I didn't call you a loon I called your point stupid. I think you are taking incomplete data and making an assumption based on incomplete data. More commonly known as a logical fallacy. That very long and ultimately fruitless conclusion you have reached is the definition of a logical fallacy. I'm actually near overload on specifically where to start.
Here goes:
First I think that the word you are looking for is short term memory. Short term memory is day to day memories if a person had no longer term memories but had short term memories they would make a history each and every day. Well actually they'd be regressed to an infantile stage since your long term memory is (assuming I'm remembering correctly) also where you keep functions like walking and talking.
In any case assuming they forgot each day is what I'm guessing you're trying to get at and I have to say you don't really have anything to say.
All of your point is based on assumption and unlike creationism which cannot be proven or disproven via science and thus trying will inevitably lead to frustration, your point IS subject to proof and you have offered none. You are literally preaching (irony most delicious) about a subject you thought of with zero back up. Even some of your assumptions were proven to be fallacies.

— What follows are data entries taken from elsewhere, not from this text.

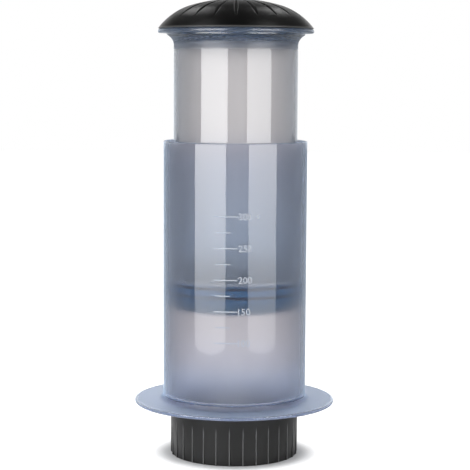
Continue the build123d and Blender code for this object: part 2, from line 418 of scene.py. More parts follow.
def rise_between(tree, value, first, last, low, high):
    """A value that goes smoothly from low to high as another goes from first to last."""
    node = tree.nodes.new("ShaderNodeMapRange")
    node.interpolation_type = "SMOOTHSTEP"
    for socket, number in zip(("From Min", "From Max", "To Min", "To Max"), (first, last, low, high)):
        node.inputs[socket].default_value = number
    tree.links.new(value, node.inputs["Value"])
    return node.outputs["Result"]


def colour_by(tree, value, low, high, stops):
    """A colour that changes with a value. Each stop is a share of the way from low to high, and a colour."""
    span = tree.nodes.new("ShaderNodeMapRange")
    span.inputs["From Min"].default_value = low
    span.inputs["From Max"].default_value = high
    tree.links.new(value, span.inputs["Value"])
    ramp = tree.nodes.new("ShaderNodeValToRGB")
    ramp.color_ramp.interpolation = "EASE"
    while len(ramp.color_ramp.elements) < len(stops):
        ramp.color_ramp.elements.new(0.5)
    for element, (share, colour) in zip(ramp.color_ramp.elements, stops):
        element.position = share
        element.color = (*colour, 1)
    tree.links.new(span.outputs["Result"], ramp.inputs["Fac"])
    return ramp.outputs["Color"]


# %% [markdown]
# The chamber and the plunger are smoke tinted plastic, which lets light through but blurs what lies behind
# it. A cloud of particles inside the wall could give the blur, but it is slow and noisy. So the wall is
# glass that is smooth outside, where it mirrors the lamps, and rough inside, where the blur comes from. A
# colour that the light loses on its way makes the rims and the long way along a wall darker. A sheen, the
# haze, pales a wall where it is seen edge on, and the tint drifts with the height. The piston's cup is
# milky, so it stays pale.


# %% Smoke tinted plastics
def smoke_plastic(name, tint, heights, polish, frost, bore_reach, polished, depth_colour, density, haze,
                  clearness=0.98):
    """A tinted clear plastic, polished on the outside of its wall and frosted elsewhere.

    The wall's outside is what lies further from the axis than bore_reach, between the two polished heights.
    The stops of the tint run from one of the two heights to the other. Light that crosses the plastic takes
    on depth_colour, the more of it the higher the density.
    """
    material, tree, shader = finish_start(
        name, tint[0][1], IOR=1.49, Transmission_Weight=clearness,
        Sheen_Weight=haze, Sheen_Roughness=0.4, Sheen_Tint=(0.60, 0.77, 0.98, 1))
    distance, height = from_axis(tree)
    outside = calculate(tree, "GREATER_THAN", distance, bore_reach)
    above = calculate(tree, "GREATER_THAN", height, polished[0])
    below = calculate(tree, "LESS_THAN", height, polished[1])
    wall = calculate(tree, "MULTIPLY", outside, calculate(tree, "MULTIPLY", above, below))
    handled = place_group(tree, marks, Base=frost, Spread=0.03)
    shine = calculate(tree, "MULTIPLY", wall, polish - frost)
    tree.links.new(calculate(tree, "ADD", handled.outputs["Roughness"], shine), shader.inputs["Roughness"])
    tree.links.new(colour_by(tree, height, *heights, tint), shader.inputs["Base Color"])
    loss = tree.nodes.new("ShaderNodeVolumeAbsorption")
    loss.inputs["Color"].default_value = (*depth_colour, 1)
    loss.inputs["Density"].default_value = density
    tree.links.new(loss.outputs["Volume"], tree.nodes["Material Output"].inputs["Volume"])
    return material


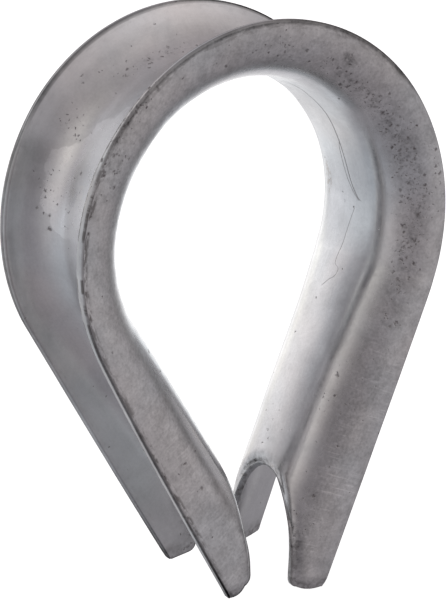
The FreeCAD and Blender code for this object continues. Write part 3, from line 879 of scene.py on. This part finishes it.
def make_world():
    world = bpy.data.worlds.new("studio")
    bpy.context.scene.world = world
    world.use_nodes = True
    tree = world.node_tree
    tree.nodes.clear()
    n = Nodes(tree)
    direction = n.add("ShaderNodeTexCoord").outputs["Generated"]
    total = AMBIENT
    for bearing, height, spread, colour in LIGHTS:
        turn, lift = math.radians(bearing), math.radians(height)
        way = (math.sin(turn) * math.cos(lift), math.cos(turn) * math.cos(lift), math.sin(lift))
        dot = n.add("ShaderNodeVectorMath", {0: direction, 1: way}, operation="DOT_PRODUCT")
        tight = 1.0 / math.radians(spread) ** 2
        level = n.math("EXPONENT", n.math("MULTIPLY_ADD", dot.outputs["Value"], tight, -tight))
        lit = n.add("ShaderNodeVectorMath", {0: colour, "Scale": level},
                    operation="SCALE").outputs["Vector"]
        total = n.add("ShaderNodeVectorMath", {0: total, 1: lit}, operation="ADD").outputs["Vector"]
    background = n.add("ShaderNodeBackground", {"Color": total, "Strength": 1.0})
    n.add("ShaderNodeOutputWorld", {"Surface": background.outputs[0]})


# Angles in degrees, distance and offsets in rim radii, lens in millimetres. Solved by a separate
# fitting program, and not set by hand.
CAMERA = {"turn": -32.5613, "height": 18.5687, "roll": -2.1942, "distance": 8.7945,
          "right": -0.0242, "up": -0.3639, "lens": 112.43}


def make_camera():
    turn, height, roll = (math.radians(CAMERA[k]) for k in ("turn", "height", "roll"))
    back = Vector((math.sin(turn) * math.cos(height), -math.cos(turn) * math.cos(height),
                   math.sin(height)))
    level = Vector((math.cos(turn), math.sin(turn), 0.0))
    raised = back.cross(level)
    right = level * math.cos(roll) + raised * math.sin(roll)
    up = raised * math.cos(roll) - level * math.sin(roll)
    spot = (back * CAMERA["distance"] + right * CAMERA["right"] + up * CAMERA["up"]) * RIM
    data = bpy.data.cameras.new("camera")
    data.lens, data.sensor_width, data.sensor_fit = CAMERA["lens"], 36.0, "AUTO"
    data.clip_start, data.clip_end = 0.01, 20.0
    camera = bpy.data.objects.new("camera", data)
    bpy.context.scene.collection.objects.link(camera)
    turned = Matrix((right, up, back)).transposed().to_4x4()
    camera.matrix_world = Matrix.Translation(spot) @ turned
    bpy.context.scene.camera = camera


strip = make_strip()
strip.data.materials.append(zinc_material())
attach(strip, "root")
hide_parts("thimble")
make_floor(cad_bounds[0][2] - FLOOR_GAP)
make_world()
make_camera()
bpy.context.scene.view_settings.view_transform = "Standard"
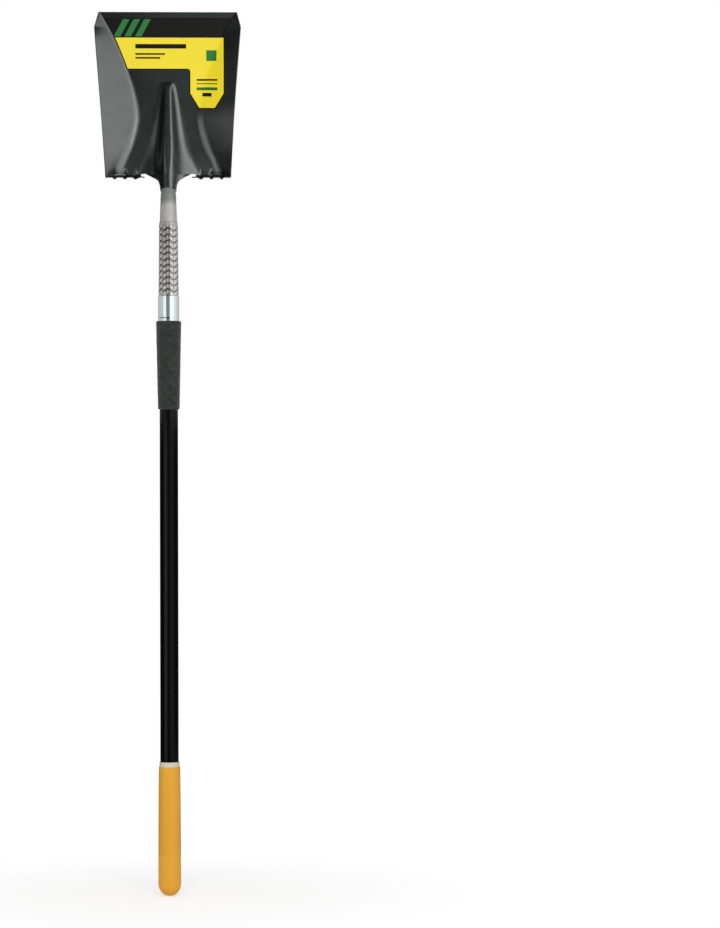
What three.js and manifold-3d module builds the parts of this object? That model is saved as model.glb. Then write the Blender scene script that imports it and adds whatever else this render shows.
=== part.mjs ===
// Square mouth shovel with a long handle, blade up, as it hangs on a rack.
// Millimetres. +Z runs up along the handle's axis to the blade, +X is to the right seen from the front,
// and the blade's hollow side faces -Y. The origin is on the handle's axis, in the plane of the two
// treads' foot faces, where the pegs of a rack hold the shovel.

import * as THREE from 'three';
import { mergeVertices } from 'three/addons/utils/BufferGeometryUtils.js';
import Module from 'manifold-3d';

const wasm = await Module();
wasm.setup();

const { clamp, degToRad, lerp, mapLinear, smoothstep } = THREE.MathUtils;

// Driving dimensions of the blade
const sheetThickness = 1.9;
const bladeLength = 279; // foot faces to mouth edge, along the floor
const mouthWidth = 234;
const widestWidth = 247;
const shoulderWidth = 212;
const sideWaist = 1.2; // how far each side is drawn in between the shoulder and the widest place
const cornerSetback = 25; // from the mouth edge back to the widest place
const bladeLift = 7; // degrees between the blade's floor and the handle's axis
const floorSetback = 12; // how far the floor lies behind the handle's axis at the foot faces
const wingHeight = 34; // at its highest, over the floor
const mouthFoldWidth = 4; // width of the soft fold between floor and wing, at the mouth
const shoulderFoldWidth = 24; // the same, at the shoulder

// The fold line between floor and wing, from the shoulder to the mouth: how far up the blade it is,
// as shares of the blade's length, and how far out, as shares of half the mouth's width
const foldLengthShares = [0, 0.08, 0.18, 0.29, 0.38, 0.52, 0.68, 0.85, 1];
const foldWidthShares = [0.76, 0.68, 0.565, 0.482, 0.452, 0.51, 0.635, 0.8, 0.99];
// How high the wing's edge is at those places, as shares of the wing's height
const rimHeightShares = [0.5, 0.66, 0.82, 0.93, 0.98, 1, 0.92, 0.62, 0];

// Driving dimensions of the frog, the hollow ridge that grows out of the neck
const frogLength = 161; // foot faces to the ridge's tip, along the floor
const frogTipWidth = 18;
const frogFootWidth = 79.6; // where it meets the shoulders
const frogCrestPower = 0.5; // below 1 the crest bows out between the neck and the tip
const frogFlarePower = 1.1; // above 1 the feet flare out near the neck

// Driving dimensions of the treads
const treadDepth = 20;
const treadBendRadius = 4; // to the middle of the sheet
const treadSpurLength = 7; // how far the front inner corner reaches past the root, towards the neck
const treadCornerCut = 2.5;
const ribSetback = 9.5; // first rib's middle from the tread's root
const ribPitch = 17.3;
const ribWidth = 9;
const ribHeight = 3;

// Driving dimensions of the neck
const reliefWidth = 6.8; // gap between a tread's root and the neck
const reliefHeight = 6.2; // top of that gap over the foot faces
const neckLength = 20.6; // foot faces down to the rim, at its sides
const neckRimArch = 3.4; // how much higher the rim is in front
const neckSeamWidth = 3; // open seam at the back
const neckFlarePower = 1.75; // above 1 the neck opens late, in a round sweep

// Driving dimensions of the steel socket sleeve
const sleeveWall = 1.2;
const spigotDiameter = 24; // the end inside the neck
const spigotLength = 20; // how far it stands over the foot faces, inside the frog
const sleeveTopDiameter = 26;
const sleeveSmoothDiameter = 29.4; // lower end of the smooth stretch
const sleevePatternDiameter = 31.6; // top of the patterned stretch
const sleeveSmoothLength = 47.7;
const sleeveStepLength = 3; // each slope between two stretches
const sleevePatternLength = 123;
const sleeveSkirtLength = 56; // straight end inside the ferrule
const beadWidth = 3.2;
const beadHeight = 1.4; // over the spigot

// Driving dimensions of the ferrule
const ferruleWall = 0.8;
const ferruleLength = 61;
const ferruleLip = 0.8; // rounded top edge
const grooveDepth = 0.3;
const grooveWidth = 3;
const grooveSetback = 23; // middle of the groove over the ferrule's lower end

// Driving dimensions of the shaft and its plugs
const shaftDiameter = 31.2;
const shaftWall = 3.6;
const shaftLength = 1000;
const shaftSetback = 4; // shaft's end below the ferrule's top
const corePlugSetback = 12; // core plug's end below the end of the spigot
const corePlugDepth = 110; // how far the core plug goes into the shaft
const endPlugDepth = 40;
const endPlugFlange = 2.5;

// Driving dimensions of the grips
const foamLength = 150;
const foamOverlap = 18; // how far the foam covers the ferrule
const foamTopWall = 3.35; // over the ferrule
const foamBottomWall = 2.6; // over the shaft
const foamCornerRadius = 2;
const ringHeight = 8.2;
const ringTuck = 6; // how far the ring reaches into the end grip
const ringWall = 1.35;
const gripLength = 219;
const gripMouthWall = 0.7;
const gripSwellWall = 3.7;
const gripEndWall = 12.5;
const gripEndHeight = 22; // of the rounded end
const gripEndPower = 2.2; // above 2 the end is squarer than an ellipse
const gripSwellPower = 0.52; // below 1 the grip swells soon after its mouth

// Driving dimensions of the rivets
const rivetDiameter = 4.8;
const rivetHeadDiameter = 9.6;
const rivetHeadHeight = 2.4;
const rivetGrip = 6; // how deep a rivet goes into the core plug
const upperRivetSetback = 24; // below the end of the spigot
const lowerRivetSetback = 21; // below the ferrule's top

// Driving dimensions of the sticker on the blade
const labelThickness = 0.3;
const labelSetback = 10; // below the mouth edge
const labelBandHeight = 33;
const labelFrogGap = 21; // between the frog's tip and the sticker's panel
const labelTabHeight = 66;
const labelTabWidth = 61;
const labelTabInset = 36; // tab's inner edge from the blade's middle
const labelChamferHeight = 26;
const labelChamferRun = 16;
const labelMargin = 2; // between the sticker's ends and the fold lines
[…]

Your example is an extreme to a ridiculous extent. It's almost as bad as saying a person offered a choice between getting stabbed to death or winning a million dollars will always decide to pick a million dollars. BRILLIANT!
But your example is just silly a person given the exact same choices if they have nothing raising them or any memory of things raising them would do the exact same thing isn't really saying much. Now if there were some way to put in morally questionable tests like a guy losing his wallet on whether or not the person would return it but since they have no memories they don't even know what a wallet is they'd probably just pick it up and try to determine what the hell it is. Others probably would be to shy to pick it up perhaps their curiosity would get the best of them perhaps it wouldn't. I doubt even their sleeping patterns would remain consistent. They also would be influenced on how the hell they felt. That right there is free will! Free will isn't choosing to do something else it is merely the ability to do so.
You risked absolutely nothing since your prediction cannot be tested. I can tell you that you're wrong but ultimately you'll stick with your dogma. And thus bad for something like science.
The point you seem to be missing is you can only be influenced by your surroundings, memories or anything. You make the choice to do something or decide not to. That seems to be what you keep missing.
You are amusingly self assured that what you think you know to be scientific fact and that you actually have to bolster your own faith in your opinions to make it seem more valid only speaks volumes that you yourself aren't to convinced by it. You don't want to believe your opinion is wrong and that mentality is the exact opposite of science.